Same thing for the USB/FTDI programmer. Some of the boards will only be used for development where you need a programmer all the time. But others will only be programmed once or few times and then will run stand-alone in the application. And some (as my servo and induction heating project) will even require isolated programming because they are connected to high voltage. So keeping the prog plug separate makes more sense to me. However I agree that a USB connector for +5V power is better than a screw terminal because it prevents most people from connecting the wrong voltage or polarity.
+1
Some want the Lamborghini but only want to use it for the local shopping, and pay the old VW price.
@ManAtWork said:
The topic here is how to make a simple evaluation and experimentation board. I won't discuss caesium clocks and other academic stuff, here. The crystal I use has 10ppm tolerance. If nobody convinces me that an oscillator is required for a standard application (for example, beacuse there is visible pixel jitter on an HDMI screen) then I'll keep the crystal. Serving 90% of the applications is anough for me. If 10% need a better clock they can always buy more expensive boards elsewhere.
Same thing for the USB/FTDI programmer.
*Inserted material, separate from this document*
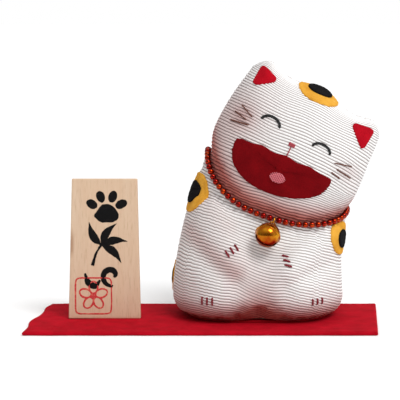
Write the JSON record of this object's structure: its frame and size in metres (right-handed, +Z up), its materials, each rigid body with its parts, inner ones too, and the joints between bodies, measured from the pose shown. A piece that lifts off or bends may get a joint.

Some of the boards will only be used for development where you need a programmer all the time. But others will only be programmed once or few times and then will run stand-alone in the application. And some (as my servo and induction heating project) will even require isolated programming because they are connected to high voltage. So keeping the prog plug separate makes more sense to me. However I agree that a USB connector for +5V power is better than a screw terminal because it prevents most people from connecting the wrong voltage or polarity.
I'll add an SD card socket to the next revision. I prefer the slider lock type over the more common push/pull lock because the socket has a rectangular outline and can be centered and placed more reliably with my P&P machine. I have problems with the asymetric shape. I can't use mechanical centering jaws because they twist or knock the part off the nozzle and I can't use camera vision because the shiny stainless steel cover causes reflections.
If somebody knows a push/pull type that has a symetric rectangular shape and doesn't cost more than $0.50 please tell me.
@rogloh said:
On my P2ME2 board I managed to design the PCB to work with a crystal by default (and I expect most use cases will be happy with a standard crystal) but it can also be fitted with an oscillator in case I see any jitter problems with the P2 with too much noise on the PLL supply.
...
Yes, a great example of how easy it is, with some forethought, to cover both user choices in a PCB layout
The one I use has no lock, it’s just a push/pull type and has no metal frame but I don’t know how the pnp machine would pick it up without jaws. It’s C266612 from LCSC.
The smaller one I have used from mouser is much smaller and expensive.
@ManAtWork said:
I'll add an SD card socket to the next revision. I prefer the slider lock type over the more common push/pull lock because the socket has a rectangular outline and can be centered and placed more reliably with my P&P machine. I have problems with the asymetric shape. I can't use mechanical centering jaws because they twist or knock the part off the nozzle and I can't use camera vision because the shiny stainless steel cover causes reflections.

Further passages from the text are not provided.